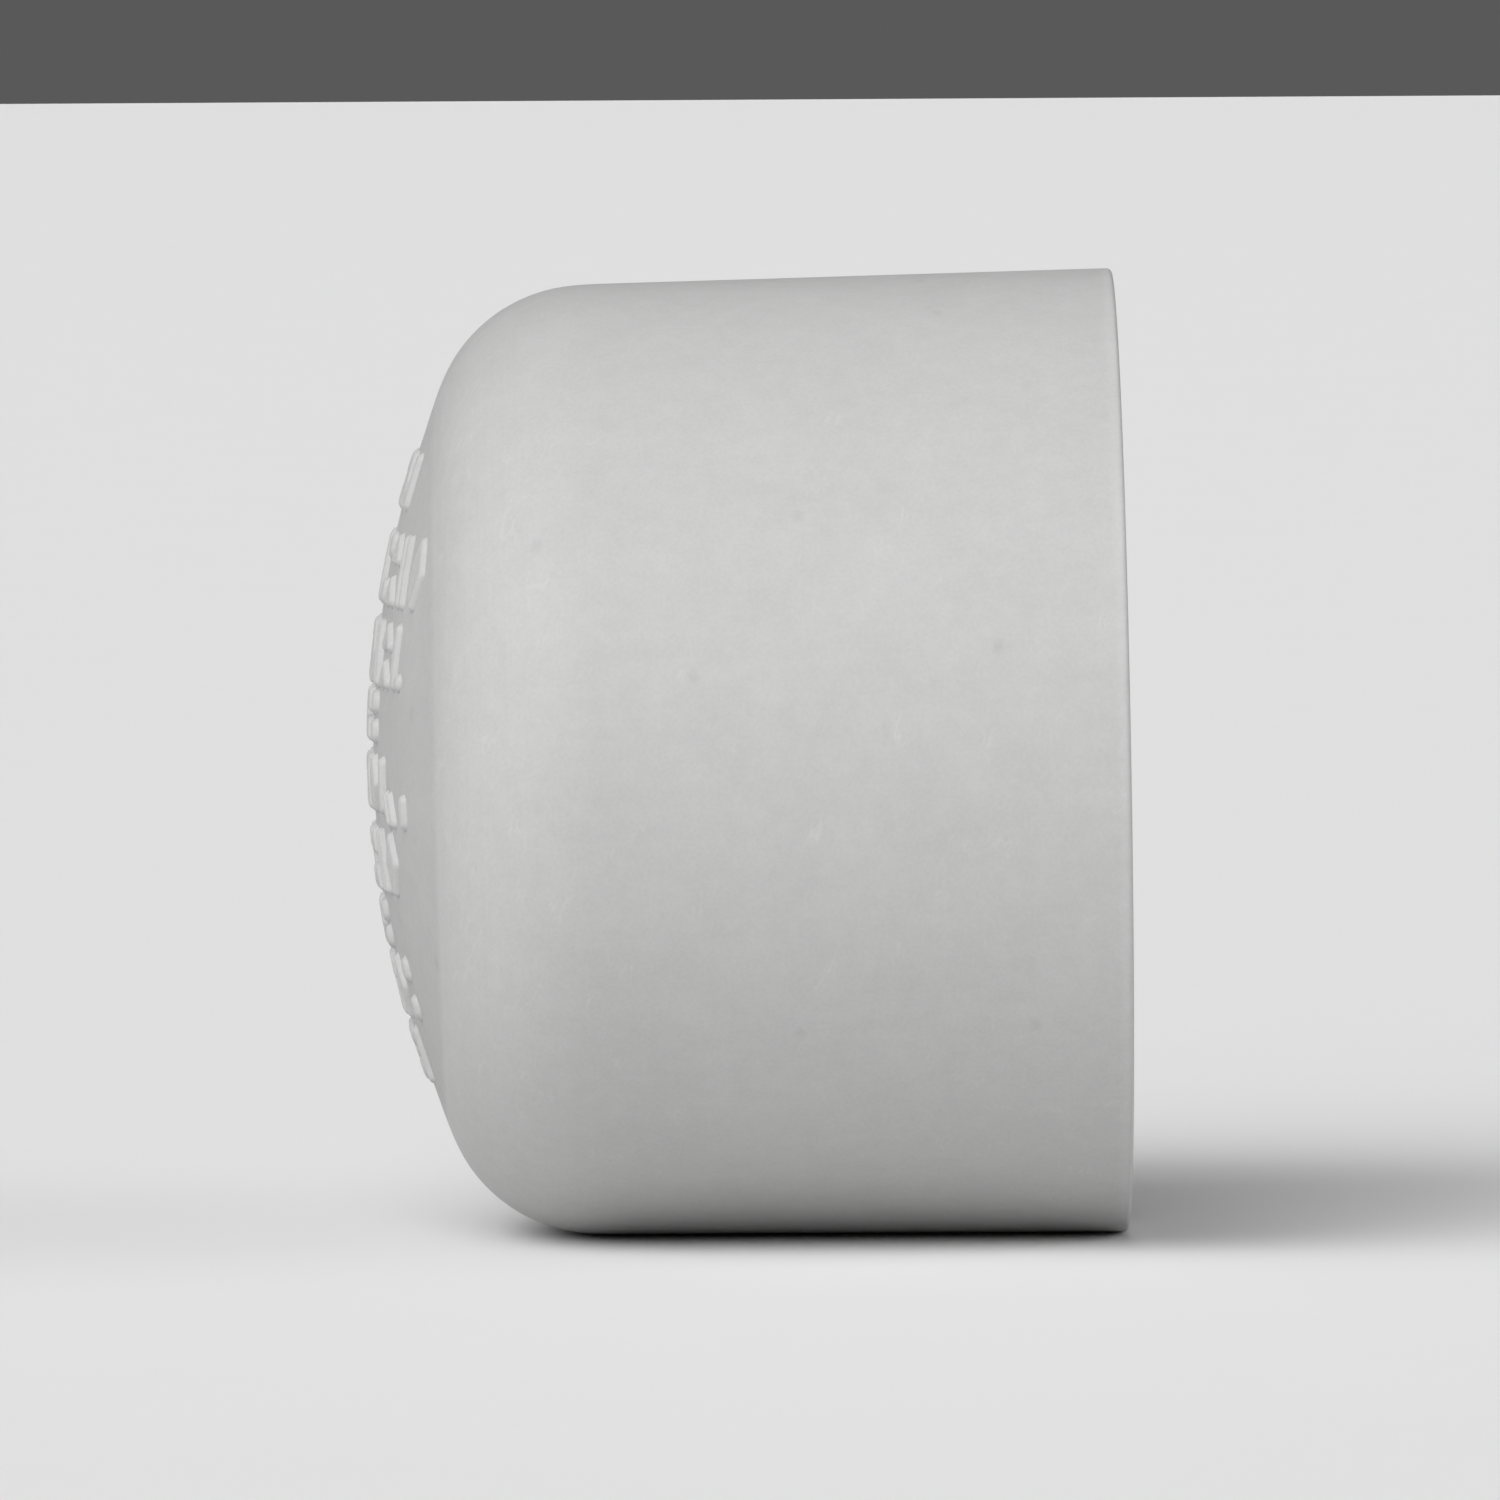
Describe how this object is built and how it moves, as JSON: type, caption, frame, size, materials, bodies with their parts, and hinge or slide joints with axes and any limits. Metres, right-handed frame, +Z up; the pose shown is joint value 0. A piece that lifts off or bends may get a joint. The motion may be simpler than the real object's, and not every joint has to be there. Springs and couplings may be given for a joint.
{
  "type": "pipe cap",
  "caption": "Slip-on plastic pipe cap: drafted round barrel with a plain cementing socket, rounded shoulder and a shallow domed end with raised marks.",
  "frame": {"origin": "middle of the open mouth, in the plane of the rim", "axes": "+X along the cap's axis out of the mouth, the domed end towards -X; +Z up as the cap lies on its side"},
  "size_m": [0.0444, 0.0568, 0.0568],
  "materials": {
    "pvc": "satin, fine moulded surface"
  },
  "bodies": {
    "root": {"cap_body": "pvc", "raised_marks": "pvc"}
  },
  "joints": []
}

= = = = =

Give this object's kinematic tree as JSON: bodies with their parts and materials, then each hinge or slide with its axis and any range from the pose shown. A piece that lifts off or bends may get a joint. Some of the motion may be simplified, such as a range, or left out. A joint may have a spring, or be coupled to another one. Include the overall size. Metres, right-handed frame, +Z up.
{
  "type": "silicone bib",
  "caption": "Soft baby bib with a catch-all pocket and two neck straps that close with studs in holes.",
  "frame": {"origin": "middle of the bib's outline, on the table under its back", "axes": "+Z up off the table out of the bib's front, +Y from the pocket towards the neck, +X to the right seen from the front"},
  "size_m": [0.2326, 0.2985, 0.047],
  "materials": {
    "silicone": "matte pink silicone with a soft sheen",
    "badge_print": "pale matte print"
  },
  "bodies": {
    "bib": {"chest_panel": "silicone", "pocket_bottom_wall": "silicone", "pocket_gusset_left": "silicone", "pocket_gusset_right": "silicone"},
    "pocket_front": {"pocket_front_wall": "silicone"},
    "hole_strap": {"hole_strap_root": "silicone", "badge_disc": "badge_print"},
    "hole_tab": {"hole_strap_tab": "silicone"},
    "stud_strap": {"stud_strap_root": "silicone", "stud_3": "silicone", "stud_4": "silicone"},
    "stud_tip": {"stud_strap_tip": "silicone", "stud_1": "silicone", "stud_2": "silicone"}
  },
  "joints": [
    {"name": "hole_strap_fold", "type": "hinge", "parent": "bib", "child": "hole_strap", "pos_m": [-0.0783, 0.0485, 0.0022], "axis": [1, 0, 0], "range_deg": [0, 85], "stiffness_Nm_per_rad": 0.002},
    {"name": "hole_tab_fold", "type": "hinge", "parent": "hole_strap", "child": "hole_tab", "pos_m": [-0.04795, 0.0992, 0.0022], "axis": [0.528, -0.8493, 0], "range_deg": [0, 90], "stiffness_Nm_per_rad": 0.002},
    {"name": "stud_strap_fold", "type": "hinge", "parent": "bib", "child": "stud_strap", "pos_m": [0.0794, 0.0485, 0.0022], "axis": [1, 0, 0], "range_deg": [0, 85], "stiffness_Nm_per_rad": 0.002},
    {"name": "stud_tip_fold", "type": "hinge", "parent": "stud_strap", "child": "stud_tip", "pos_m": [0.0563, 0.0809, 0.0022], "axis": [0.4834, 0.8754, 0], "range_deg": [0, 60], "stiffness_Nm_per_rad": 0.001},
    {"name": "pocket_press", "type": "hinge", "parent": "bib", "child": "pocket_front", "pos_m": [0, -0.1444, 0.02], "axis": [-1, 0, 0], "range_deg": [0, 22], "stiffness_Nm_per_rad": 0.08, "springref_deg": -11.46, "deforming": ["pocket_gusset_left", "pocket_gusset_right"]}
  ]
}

= = = = =

- _Requirement_:
Wherever "from" shows up in a line, copy that line.

- _Finished answer_:
Give this object's kinematic tree as JSON: bodies with their parts and materials, then each hinge or slide with its axis and any range from the pose shown. A piece that lifts off or bends may get a joint. Some of the motion may be simplified, such as a range, or left out. A joint may have a spring, or be coupled to another one. Include the overall size. Metres, right-handed frame, +Z up.
  "frame": {"origin": "middle of the bib's outline, on the table under its back", "axes": "+Z up off the table out of the bib's front, +Y from the pocket towards the neck, +X to the right seen from the front"},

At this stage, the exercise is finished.